Task prompt: Take all the material and copy it exactly.

Given data:
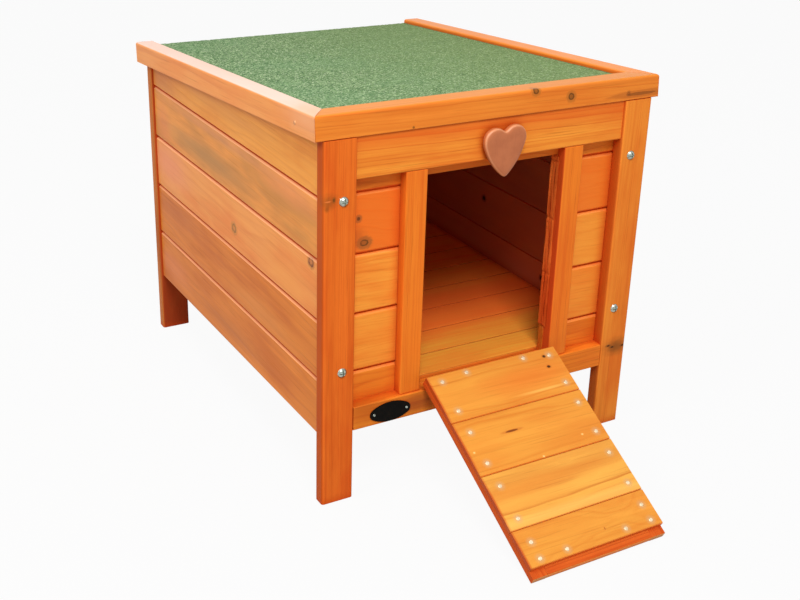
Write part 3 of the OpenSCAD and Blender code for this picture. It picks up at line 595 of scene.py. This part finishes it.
@dataclass(frozen=True)
class Terracotta:
    """Painted heart: a soft dusty terracotta over fine wood."""

    name: str = "heart_paint"
    colour: Colour = (188, 106, 60)
    dusk: Colour = (178, 98, 54)
    fibre: Colour = (166, 88, 50)
    # a lighter rim on the rounded edge: rubbed paint and a painted highlight
    rubbed_and_highlit: Colour = (228, 158, 112)

    def made(self) -> bpy.types.Material:
        """Build the paint.

        Returns:
            Its material.
        """
        g = Graph.new(self.name, self.colour)
        spot = g.add("TexCoord")
        where = spot.outputs["Object"]
        cloud = g.noise(where, 55.0, 3.0, 0.6)
        g.tint(self.dusk, g.step(cloud, 0.35, 0.7))
        fibre = g.noise(g.stretched(where, (1.0, 1.0, 0.06)), 700.0, 3.0, 0.6)
        g.tint(self.fibre, g.step(fibre, 0.5, 0.75), 0.3)
        # the lighter rim on the rounded edge, all around: rubbed paint and a painted highlight
        front = g.dot(spot.outputs["Normal"], FRONT)
        rim = g.math("MULTIPLY", g.step(front, 0.97, 0.7), g.step(front, 0.0, 0.4))
        g.tint(self.rubbed_and_highlit, rim, 0.6)
        orange = g.noise(where, 900.0, 2.0)
        return g.surface({
            "Roughness": g.total(cloud, 0.2, 0.36), "Specular IOR Level": 0.45,
            "Coat Weight": 0.12, "Coat Roughness": 0.3, "Normal": g.bump(orange, 0.00008, 0.5)})


class Piece:
    """One object on the bench."""

    def __init__(self, body: bpy.types.Object) -> None:
        """Take an object onto the bench."""
        self.body = body

    def dress(self, material: bpy.types.Material) -> None:
        """Give it one material in place of those it has, and report it.

        Args:
            material: The material.
        """
        self.body.data.materials.clear()
        self.body.data.materials.append(material)
        LOG.info("%s: %s", self.body.name, material.name)

    def bare(self) -> None:
        """Drop the normals that a packed mesh brings along."""
        kept = self.body.data.attributes
        if "custom_normal" in kept:
            kept.remove(kept["custom_normal"])

    def smooth(self, smooth: bool) -> None:
        """Shade all of its faces smooth or flat."""
        faces = self.body.data.polygons
        faces.foreach_set("use_smooth", [smooth] * len(faces))

    def alone(self) -> None:
        """Select it, nothing else, and make it active."""
        for other in bpy.context.view_layer.objects:
            other.select_set(False)
        self.body.select_set(True)
        bpy.context.view_layer.objects.active = self.body

    def edit(self) -> None:
        """Start to edit all of its mesh."""
        self.alone()
        bpy.ops.object.mode_set(mode="EDIT")
        bpy.ops.mesh.select_all(action="SELECT")

    def modify(self, kind: str, **settings: object) -> None:
        """Add a live modifier.

        Args:
            kind: The modifier's kind.
            **settings: Its settings.
        """
        modifier = self.body.modifiers.new(kind.lower(), kind)
        for key, value in settings.items():
            setattr(modifier, key, value)

    def apply(self) -> None:
        """Apply all of its modifiers, in order."""
        self.alone()
        for name in [m.name for m in self.body.modifiers]:
            bpy.ops.object.modifier_apply(modifier=name)

    @classmethod
    def sheet(cls, name: str, size: Pair, cells: tuple[int, int], **shake: float) -> "Piece":
        """Lay a flat grid about the origin and shake its points.

        Args:
            name: The new piece's name.
            size: Its lengths along X and Y.
            cells: How many faces it has along them.
            **shake: How far the points move, and the draw's seed.

        Returns:
            The new piece, selected and active.
        """
        bpy.ops.mesh.primitive_grid_add(x_subdivisions=cells[0], y_subdivisions=cells[1],
                                        size=1.0, location=(0.0, 0.0, 0.0))
        piece = cls(bpy.context.object)
        piece.body.name = name
        piece.edit()
        bpy.ops.transform.resize(value=(*size, 1.0))
        bpy.ops.transform.vertex_random(**shake)
        bpy.ops.object.mode_set(mode="OBJECT")
        return piece


def dress_wood(woods: dict[str, Wood], width: float) -> None:
    """Dress wooden nodes, weld their loose triangles and round their edges.

    Args:
        woods: What each node is made of.
        width: How far the rounding reaches from an edge.
    """
    for node, wood in woods.items():
        piece = Piece(frame["nodes"][node])
        piece.bare()
        piece.smooth(False)
        piece.modify("WELD", merge_threshold=MERGE)
        piece.modify("DECIMATE", decimate_type="DISSOLVE", angle_limit=FLAT)
        piece.modify("BEVEL", width=width, segments=2, limit_method="ANGLE", angle_limit=SHARP)
        low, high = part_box(node)
        piece.dress(Timber(wood, node, (low + high) / 2).finished())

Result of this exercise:
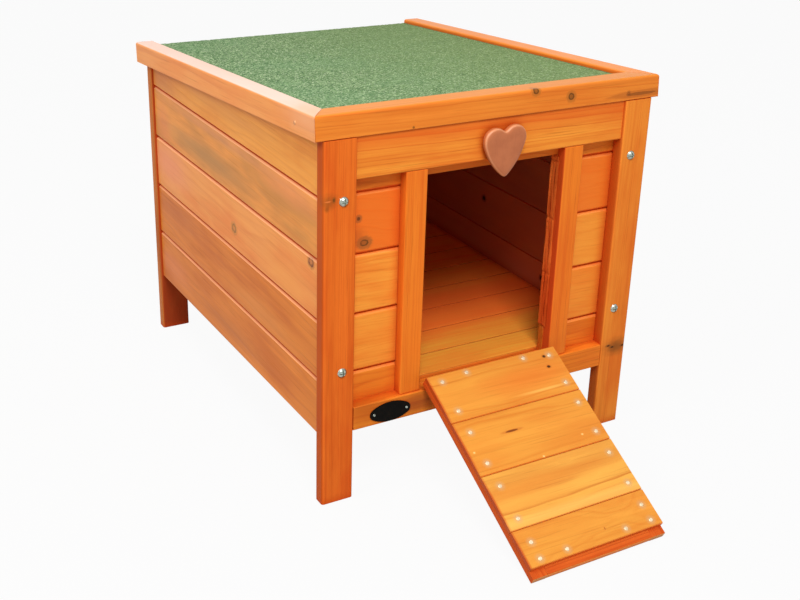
Write part 3 of the OpenSCAD and Blender code for this picture. It picks up at line 595 of scene.py. This part finishes it.
@dataclass(frozen=True)
class Terracotta:
    """Painted heart: a soft dusty terracotta over fine wood."""

    name: str = "heart_paint"
    colour: Colour = (188, 106, 60)
    dusk: Colour = (178, 98, 54)
    fibre: Colour = (166, 88, 50)
    # a lighter rim on the rounded edge: rubbed paint and a painted highlight
    rubbed_and_highlit: Colour = (228, 158, 112)

    def made(self) -> bpy.types.Material:
        """Build the paint.

        Returns:
            Its material.
        """
        g = Graph.new(self.name, self.colour)
        spot = g.add("TexCoord")
        where = spot.outputs["Object"]
        cloud = g.noise(where, 55.0, 3.0, 0.6)
        g.tint(self.dusk, g.step(cloud, 0.35, 0.7))
        fibre = g.noise(g.stretched(where, (1.0, 1.0, 0.06)), 700.0, 3.0, 0.6)
        g.tint(self.fibre, g.step(fibre, 0.5, 0.75), 0.3)
        # the lighter rim on the rounded edge, all around: rubbed paint and a painted highlight
        front = g.dot(spot.outputs["Normal"], FRONT)
        rim = g.math("MULTIPLY", g.step(front, 0.97, 0.7), g.step(front, 0.0, 0.4))
        g.tint(self.rubbed_and_highlit, rim, 0.6)
        orange = g.noise(where, 900.0, 2.0)
        return g.surface({
            "Roughness": g.total(cloud, 0.2, 0.36), "Specular IOR Level": 0.45,
            "Coat Weight": 0.12, "Coat Roughness": 0.3, "Normal": g.bump(orange, 0.00008, 0.5)})


class Piece:
    """One object on the bench."""

    def __init__(self, body: bpy.types.Object) -> None:
        """Take an object onto the bench."""
        self.body = body

    def dress(self, material: bpy.types.Material) -> None:
        """Give it one material in place of those it has, and report it.

        Args:
            material: The material.
        """
        self.body.data.materials.clear()
        self.body.data.materials.append(material)
        LOG.info("%s: %s", self.body.name, material.name)

    def bare(self) -> None:
        """Drop the normals that a packed mesh brings along."""
        kept = self.body.data.attributes
        if "custom_normal" in kept:
            kept.remove(kept["custom_normal"])

    def smooth(self, smooth: bool) -> None:
        """Shade all of its faces smooth or flat."""
        faces = self.body.data.polygons
        faces.foreach_set("use_smooth", [smooth] * len(faces))

    def alone(self) -> None:
        """Select it, nothing else, and make it active."""
        for other in bpy.context.view_layer.objects:
            other.select_set(False)
        self.body.select_set(True)
        bpy.context.view_layer.objects.active = self.body

    def edit(self) -> None:
        """Start to edit all of its mesh."""
        self.alone()
        bpy.ops.object.mode_set(mode="EDIT")
        bpy.ops.mesh.select_all(action="SELECT")

    def modify(self, kind: str, **settings: object) -> None:
        """Add a live modifier.

        Args:
            kind: The modifier's kind.
            **settings: Its settings.
        """
        modifier = self.body.modifiers.new(kind.lower(), kind)
        for key, value in settings.items():
            setattr(modifier, key, value)

    def apply(self) -> None:
        """Apply all of its modifiers, in order."""
        self.alone()
        for name in [m.name for m in self.body.modifiers]:
            bpy.ops.object.modifier_apply(modifier=name)

    @classmethod
    def sheet(cls, name: str, size: Pair, cells: tuple[int, int], **shake: float) -> "Piece":
        """Lay a flat grid about the origin and shake its points.

        Args:
            name: The new piece's name.
            size: Its lengths along X and Y.
            cells: How many faces it has along them.
            **shake: How far the points move, and the draw's seed.

        Returns:
            The new piece, selected and active.
        """
        bpy.ops.mesh.primitive_grid_add(x_subdivisions=cells[0], y_subdivisions=cells[1],
                                        size=1.0, location=(0.0, 0.0, 0.0))
        piece = cls(bpy.context.object)
        piece.body.name = name
        piece.edit()
        bpy.ops.transform.resize(value=(*size, 1.0))
        bpy.ops.transform.vertex_random(**shake)
        bpy.ops.object.mode_set(mode="OBJECT")
        return piece


def dress_wood(woods: dict[str, Wood], width: float) -> None:
    """Dress wooden nodes, weld their loose triangles and round their edges.

    Args:
        woods: What each node is made of.
        width: How far the rounding reaches from an edge.
    """
    for node, wood in woods.items():
        piece = Piece(frame["nodes"][node])
        piece.bare()
        piece.smooth(False)
        piece.modify("WELD", merge_threshold=MERGE)
        piece.modify("DECIMATE", decimate_type="DISSOLVE", angle_limit=FLAT)
        piece.modify("BEVEL", width=width, segments=2, limit_method="ANGLE", angle_limit=SHARP)
        low, high = part_box(node)
        piece.dress(Timber(wood, node, (low + high) / 2).finished())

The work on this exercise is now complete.